I had convinced myself that maybe all this just wasn't worth it. I was falling into a state of depression and headed no where fast.

Then I was watching my family the other night. My hubby playing with the baby after work, my daughter doing her nails and from downstairs I could hear the clink of the weight bench as my son worked out. I knew I was blessed with a wonderful family. Then my cell phone went off, it was my son asking if I had time to spot him with the heavier weights. I went down and helped him. We usually use this time as us time. He and I talk alot while he works out and I find out things he's going through that he otherwise doesn't tell me. When he finished he said "ok your turn". I thought he had lost his mind. He laughed and told me he would help me if I wanted to start using the weights because he knew I was looking for support from the family. He reminded me that he works out every night and I could join him at any time and he could be my battle buddy.

I went to sleep thinking about that. When I awoke I told myself "It's a brand new day and I'm gonna start it in a whole new way!"

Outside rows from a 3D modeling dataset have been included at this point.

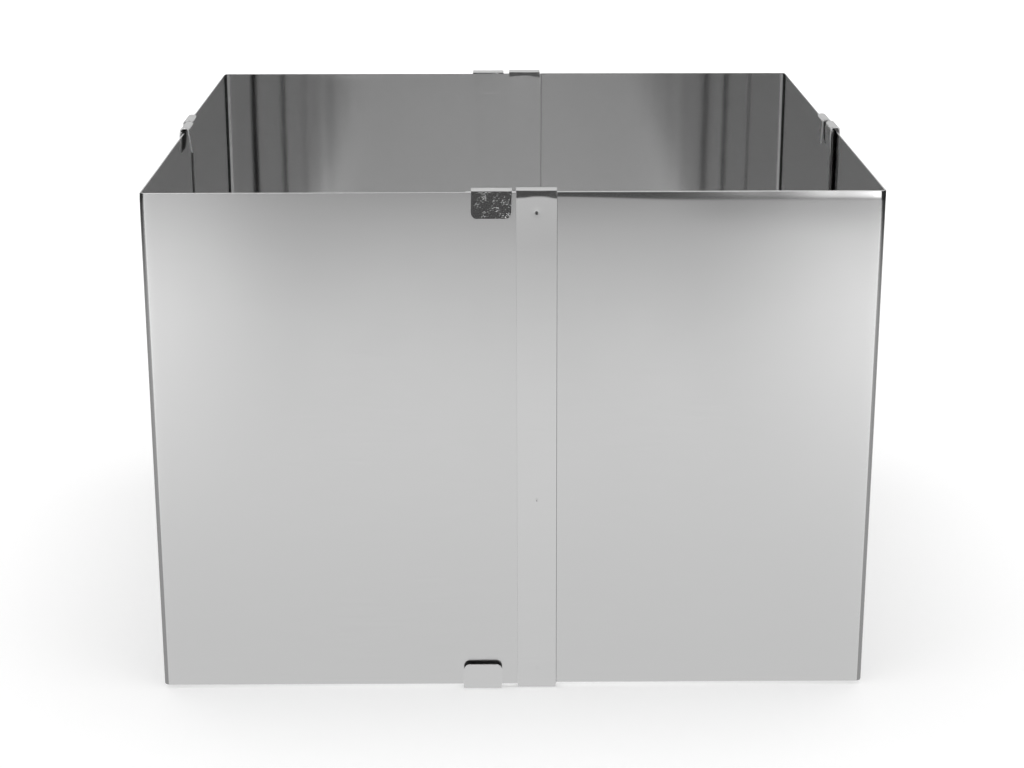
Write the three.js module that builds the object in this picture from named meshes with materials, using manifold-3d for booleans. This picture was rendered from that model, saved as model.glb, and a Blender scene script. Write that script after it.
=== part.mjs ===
// Adjustable square cake frame in millimetres, +Z up, standing on z = 0 and centred on the origin.
// Four bent corner sheets slide along each other in pairs. Hooked straps spot-welded near the free
// ends reach over both sheets of a wall, so they guide the sheets and stop them from pulling apart.

import * as THREE from 'three';
import Module from 'manifold-3d';
import { mergeVertices } from 'three/addons/utils/BufferGeometryUtils.js';

const wasm = await Module();
wasm.setup();

// Sheets
const frameSide = 280;            // outside width and depth at which the frame is set
const sheetHeight = 200;
const sheetThickness = 0.6;
const cornerRadius = 2.5;         // outside of the corner bend
const slideClearance = 0.6;       // between the two sheets of one wall

// Straps
const strapWidth = 15.2;
const strapThickness = 0.5;
const weldFit = 0.05;             // between a strap and the sheet that it is welded to
const closestStrapGap = 1.8;      // between the two straps of a wall where they stand closest
const outerStrapLean = 0.8;       // how far a foot stands out from below its top, over the sheet's height
const innerStrapLean = 1.8;
const crookedStrapLean = 4;       // one strap is welded on more crooked than the rest

// Hooks at both ends of a strap
const hookClearance = 1.2;        // between a hook's flap and the sheet that slides past it
const crestLand = 1.05;           // flat across the top of a hook
const crestRoom = 0.05;           // height that the hook leaves free before it bends
const flapReach = 9.5;            // from the sheet's edge to the flap's tip
const flapFlare = THREE.MathUtils.degToRad(8);
const flapCornerRadius = 2.5;

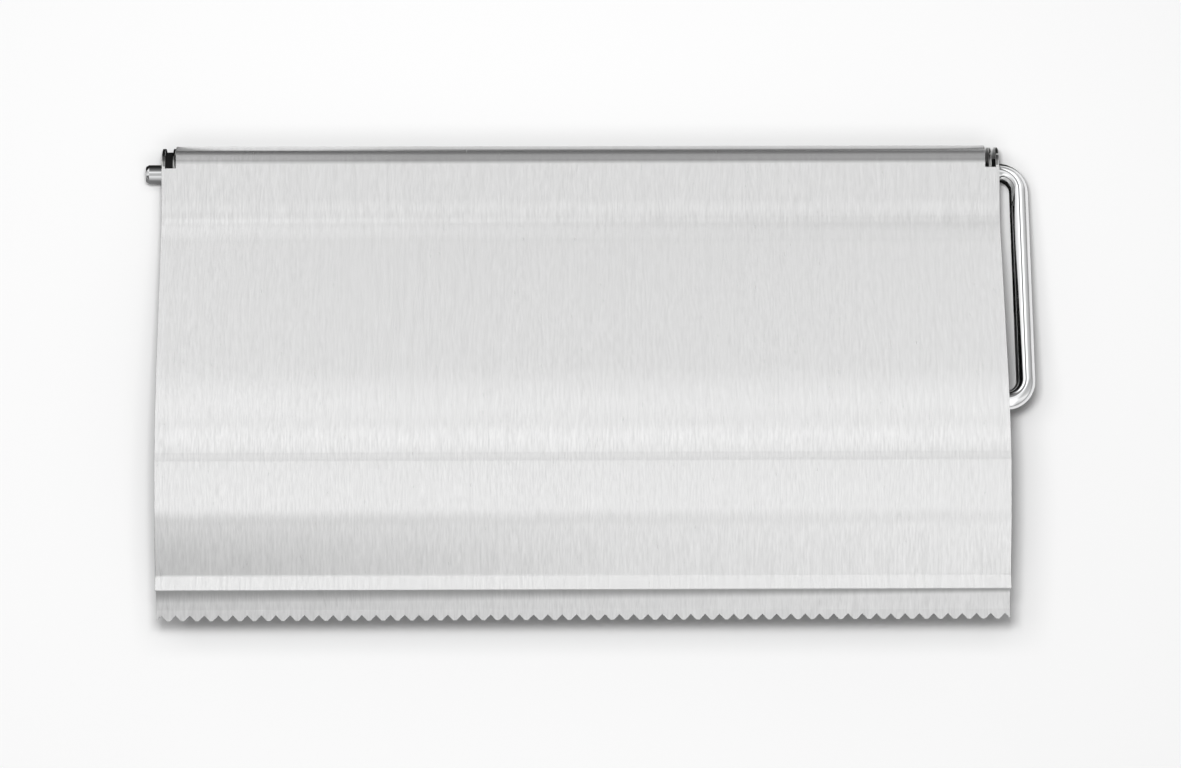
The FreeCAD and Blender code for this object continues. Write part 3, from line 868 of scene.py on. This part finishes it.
def wall_seen_by_metal(tree):
    """How bright the wall's parts are in the reflections of the holder."""
    place = add_node(tree, "ShaderNodeNewGeometry").outputs["Position"]
    spot = add_node(tree, "ShaderNodeSeparateXYZ", {"Vector": place}).outputs
    across, height = spot["X"], spot["Z"]
    under_axle = mapped(tree, height, *BELOW_AXLE, 1.0, 0.0, smooth=True)
    right = mapped(tree, across, *RIGHT_OF_LIMB, 0.0, 1.0, smooth=True)
    left = mapped(tree, across, *LEFT_OF_EAR, 0.0, LEFT_GREY, smooth=True)
    beside = maths(tree, "MULTIPLY", under_axle, maths(tree, "ADD", right, left))
    far_right = mapped(tree, across, *RIGHT_OF_BEND, 0.0, 1.0, smooth=True)
    from_middle = maths(tree, "ABSOLUTE", maths(tree, "SUBTRACT", across, NOTCHES_MIDDLE))
    between = mapped(tree, from_middle, *INSIDE_NOTCHES, 1.0, 0.0)
    glow = maths(tree, "ADD", mapped(tree, height, *HOOD_GLOW, smooth=True),
                 mapped(tree, across, *LEFT_GLOW, smooth=True), clamp=True)
    over_hood = maths(tree, "MULTIPLY", between, glow)
    return maths(tree, "MAXIMUM", maths(tree, "MAXIMUM", beside, far_right), over_hood)


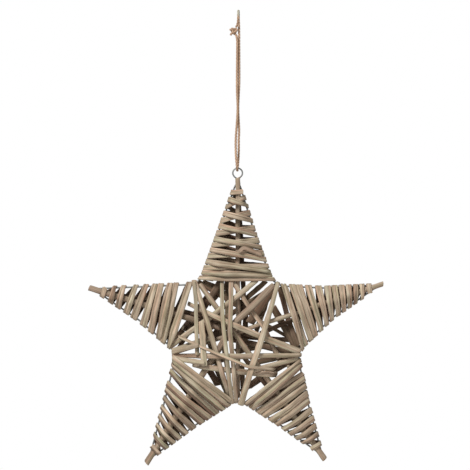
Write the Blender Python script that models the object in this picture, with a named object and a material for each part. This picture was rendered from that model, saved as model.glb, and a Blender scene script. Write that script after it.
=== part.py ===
"""A wicker star that hangs on a loop of jute twine.

A closed wire frame gives the star its outline. Two sticks lie along each arm, one before the frame and
one behind it. Willow withies cross the middle from arm to arm, and one long withy is wound about each
arm. The star stands in the XZ plane and faces -Y. The origin is where the twine rests on its hook.
"""

import math

import bmesh
import bpy
import numpy as np
from mathutils import Vector

MM = 0.001

# The wire frame
WIRE_RADIUS = 1.0 * MM
TIP_REACH = 178 * MM
NOTCH_REACH = 75 * MM
TIP_BEND = 4 * MM
NOTCH_BEND = 10 * MM
NOTCH_CUT = 0.35
STAR_DROP = 386 * MM
STAR_LEFT = 1.4 * MM

# How the hand-bent frame differs from a true star, for each tip and the notch that follows it
# anticlockwise: turn in degrees and share of the reach
BENT_BY_HAND = (
    ((-0.3, 1.02), (0.6, 0.99)),
    ((0.6, 1.00), (-1.0, 1.00)),
    ((1.0, 1.02), (1.3, 1.02)),
    ((-0.9, 0.99), (1.6, 1.00)),
    ((0.9, 1.00), (-1.4, 0.97)),
)

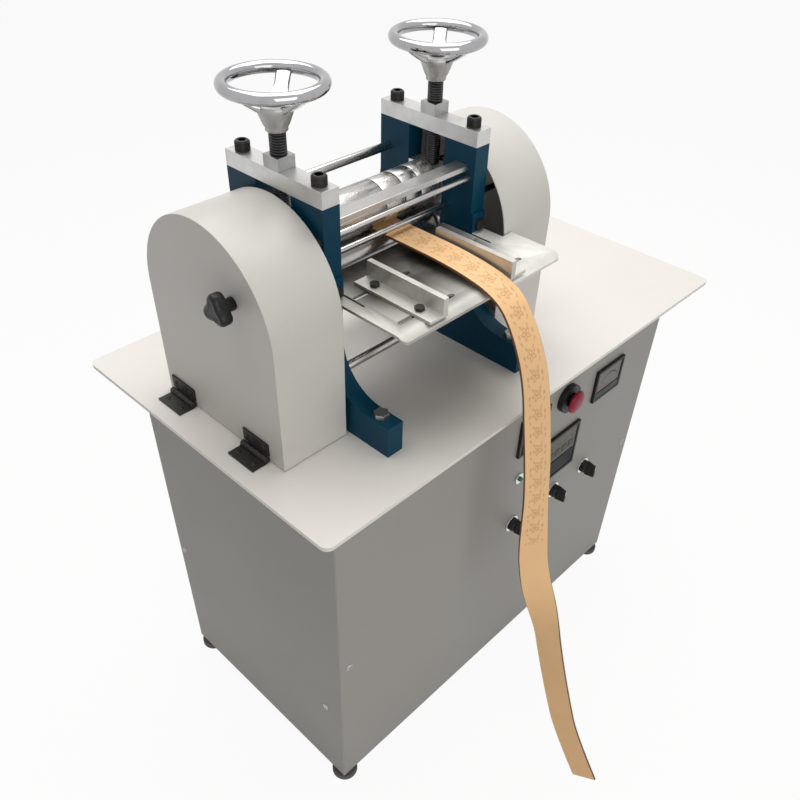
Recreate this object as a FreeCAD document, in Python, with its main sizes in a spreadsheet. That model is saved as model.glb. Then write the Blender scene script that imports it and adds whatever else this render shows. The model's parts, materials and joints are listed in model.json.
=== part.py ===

So, yes now I am back and rip roaring ready to go! (again lol) emoticon

  
  Member Comments About This Blog Post:

SCOOBYLOVE 1/27/2011 10:07PM

    This is the sweetest story I've read today. You are a VERY blessed woman to have such a great family...and even more a son that is so caring. Good Luck & I know that you can do anything you put your mind to...especially with the help of such a loving family.